In test mode, software can load the SPY/SIM memory with test data or
simulated input data to send them instead of real data.
Figure 2 PSB board Version 1
Alternatively to using the two serial receiver chips, a PSB module may
accept up to 64 parallel LVDS input signals via RJ45 connectors at 40
MHz frequency. Up to 16 bits are reserved for trigger signals of the
TOTEM detector to include it into the CMS data acquisition. The
parallel data are sampled 4 times per bunch crossing to synchronize
them to the local clock signal. Then they are interlaced into an 80-Mhz
data stream and transmitted and monitored instead of one of the
quadruplets. The synchronization circuit exists for each group of 4
parallel input bits. One dedicated PSB module receives Technical
trigger bits as parallel LVDS data and sends them directly to the
Final_OR circuit in the Final Decision Logic board (FDL).
III. TRIGGER LOGIC
On the ‘Global Trigger Logic’ board (GTL) the three programmable
receiver chips accept the 80-MHz trigger data and distribute them to
two Condition Chips (COND). Each Condition chip receives all input
data, converts them to 40- MHz objects, applies Trigger Conditions and
combines the results to up to 64 Algorithms. The Algorithm bits are
sent as parallel signals via short flat cables to the Final Decision
Logic board (FDL) located in the adjacent slot. As each COND chip
receives all trigger bits, all kinds of logical relations between the
trigger data could be implemented. Only latency requirements and chip
resources restrict the number and type of triggers. But resources could
be increased by replacing the Stratix chip EP1S40 by EP1S60 from
Altera. [8]
Figure 3 GTL Logic board
A. Algorithms and Conditions
To implement the Algorithm logic, small predefined VHDL modules are
used to compose more complex trigger requirements. ‘Single Particle
Templates’ and ‘Correlation Templates’ were defined for ‘particle’

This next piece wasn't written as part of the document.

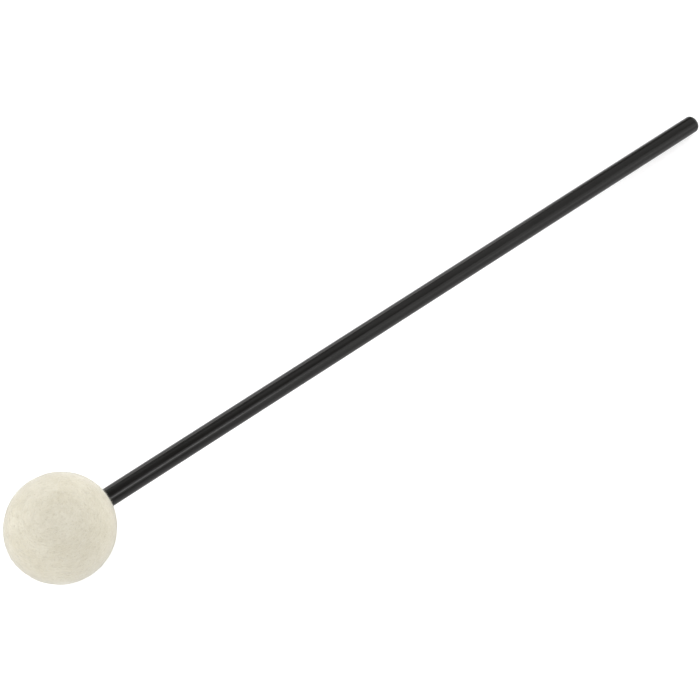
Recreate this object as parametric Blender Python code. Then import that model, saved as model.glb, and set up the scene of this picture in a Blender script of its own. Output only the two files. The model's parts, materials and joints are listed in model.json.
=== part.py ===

groups (muons, electron/gamma showers, jets). A Single Particle
Template (SPT) compares pT or ET against thresholds and checks if the
particle is inside an η and/or φ window. For muons the required
Isolation-, MIP- and Quality bits are checked in addition, and another
pT threshold can be set for isolated muons. A Correlation Template (CT)
compares the differences |Δη| and |Δφ| between two particles of the
same type against thresholds and checks the charge bits for muons. To
make a ‘Condition’, the required SPT is instantiated four times to
apply them to all four ‘particles’ and - if asked for - also the CT is
instantiated as illustrated in Fig. 4. Then the results go to a
combinatorial logic circuit to find ‘n out of 4’ particles fulfilling
the requirements set by the SPTs and CT. Four Conditions types for each
‘particle’ group are defined: 1s …to find one particle out of 4, 2s …to
find two particles out of 4, 2wsc …to find two particles out of 4,
correlated in η and φ, 4s …to find four particles out of 4 If three
objects are required for a particular algorithm the unused
sub-condition is set to trivial values (e.g.: ET =0 GeV, 0 ° < φ
< 360° etc.). Conditions for the total transverse energy, the
hadron transverse energy, the missing transverse energy and 12 numbers
of jets above different thresholds consist only of comparators. As a
last step the Condition bits are combined by a simple combinatorial
logic to form a trigger Algorithm. All Condition bits can be used
either as trigger or as veto bits. To run the trigger Algorithms, the
pT or ET thresholds of existing Conditions are loaded into registers
using VMEbus instructions.
Figure 4 Algorithm composed by Conditions
When designing a new trigger setup first the Algorithms and Conditions
are defined with a Java program (“gt_gui “) that runs on all machines.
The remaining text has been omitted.